Thanks to all the “save the turtle” memes, most people know how dangerous plastic straws are for wildlife. These straws take hundreds of years to break down and often end up floating in the ocean where unsuspecting sea turtles and other creatures easily mistake them for food. One easy solution is, when going out to eat, tell your waiter/waitress that you won’t need a straw. If you prefer to use straws, consider bringing your own reusable one. Did you know that there are several reusable metal straw options? 

  1. Carpool

Save gas and reduce emissions by carpooling with friends!  Not only does it save money and help the environment, it’s also fun!  Enjoy story time with friends or coworkers, play games, or start your own version of carpool karaoke! 

  1. Take shorter showers

We all love taking long showers, enjoying the warmth, and having our own personal concert.  However, we need to be aware of the fact that water is a natural resource of which we have a finite supply, and many people on earth have little or no access to clean water.  It is not hard to sacrifice a little of our time in the shower in order to conserve water and the energy used to heat it. Try to make your shower only as long as necessary. Choose a couple songs, and challenge yourself to be out of the shower before they end.  Don’t worry, you can still practice your concert performances after getting out.

  1. Turn off items when not in use

Although quite simple, this step is often forgotten.  Starting to become a better steward of God’s creation can be as easy as turning off the water while brushing your teeth, turning off the light when you leave a room, and unplugging appliances when you don’t need them! If something is not actively being used, turn it off (and unplug, if applicable) to avoid spending unnecessary energy and resources.  

  1. Recycle!

According to the Environmental Protection Agency (EPA), about 75 percent of the waste stream in the United States is recyclable, but only around 30 percent actually gets recycled.  Therefore, the majority of waste that could be recycled ends up in crowded landfills. Most Americans have access to recycling through either curbside pickup or drop off facilities. Research what options are available near you, take the time to recycle and encourage your friends to do the same! Recycling is often even easier in public places such as office spaces or college campuses! On many college campuses, recycling is as easy as separating out your paper, plastic, cardboard, etc. and taking it to a slightly different location than the trash.  Recycling has a great variety of positive environmental effects! 

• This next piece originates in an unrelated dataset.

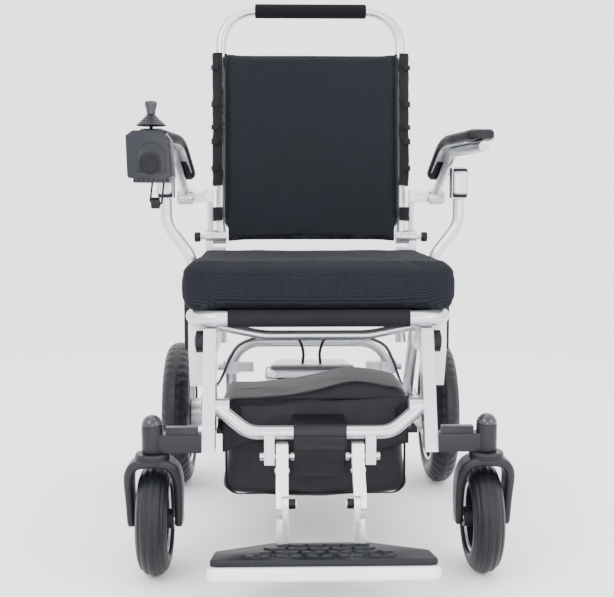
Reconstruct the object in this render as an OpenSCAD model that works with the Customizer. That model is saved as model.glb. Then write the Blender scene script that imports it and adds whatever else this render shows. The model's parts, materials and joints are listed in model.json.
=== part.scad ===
// Folding power wheelchair. X is across the chair, -Y is its front, Z is up and the floor is Z = 0.

/* [Overall] */
// Distance from the centre line to each rear wheel's middle plane
rear_wheel_x = 275; // [270:1:285]
// Distance from the centre line to each caster's kingpin
kingpin_x = 264; // [260:1:270]

/* [Wheels] */
// Radius of the rear tyres
rear_tyre_r = 150; // [140:1:152]
// Width of the rear tyres
rear_tyre_w = 55; // [48:1:56]
// Radius of the caster tyres
caster_r = 90; // [80:1:92]
// Width of the caster tyres
caster_w = 50; // [40:1:54]
// Distance that each caster axle trails behind its kingpin
caster_trail = 30; // [24:1:34]

/* [Seat] */
// Half of the seat cushion's width
cushion_half = 220; // [205:1:222]
// Thickness of the seat cushion
cushion_h = 71; // [50:1:71]
// Radius of the seat frame's tubes
seat_tube_r = 12.5; // [10:0.5:12.5]

/* [Backrest] */
// Angle that the backrest leans back from upright
lean = 6; // [2:1:10]
// Height of the back tubes above their hinge
back_h = 452; // [400:1:470]
// Radius of the back tubes
back_tube_r = 10; // [8:0.5:10]

/* [Footrest] */
// Half of the footplate's width
plate_half = 170; // [150:1:170]
// Angle that the footplate's toe end is raised
toe_angle = 7; // [0:1:9]

/* [Hidden] */
$fn = 64;

silver = "#d5d7da";
black = "#1b1c20";
graphite = "#4b4e57";
white = "#f2f3f4";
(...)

  1. Use a reusable water bottle

Did you know that over a thousand plastic water bottles are thrown away every second? Over one thousand! Remind yourself to stay hydrated during the day and do your part to prevent plastic bottles from entering the landfill by using a reusable water bottle.  There are so many options – from a simple reusable plastic bottle to a Hydroflask decorated with stickers! 

  1. Don’t litter

This should go without saying, but some people are simply too inconsiderate or lazy to hold on to their trash until they can find a garbage can. Most public places have trash cans dispersed at fairly regular intervals, so taking a little extra time to find one for your waste is easy and always worthwhile! If you are in your vehicle, either wait until you have stopped somewhere or keep a small trash bag in the car.  Throwing trash out the window is never the solution, and no one wants God’s creation to be marred by scattered garbage! 

  1. Set your thermostat to conserve energy (and money!)

Heating and air conditioning use a lot of energy and therefore can be quite expensive.  Help conserve precious fossil fuels (and save your wallet!) by using your thermostat wisely.  Set the temperature slightly lower during the winter and turn it up a little higher during the summer. One option would be to set it around 68 degrees Fahrenheit for winter and 74 degrees Fahrenheit for summer. Even this small change can make a big difference!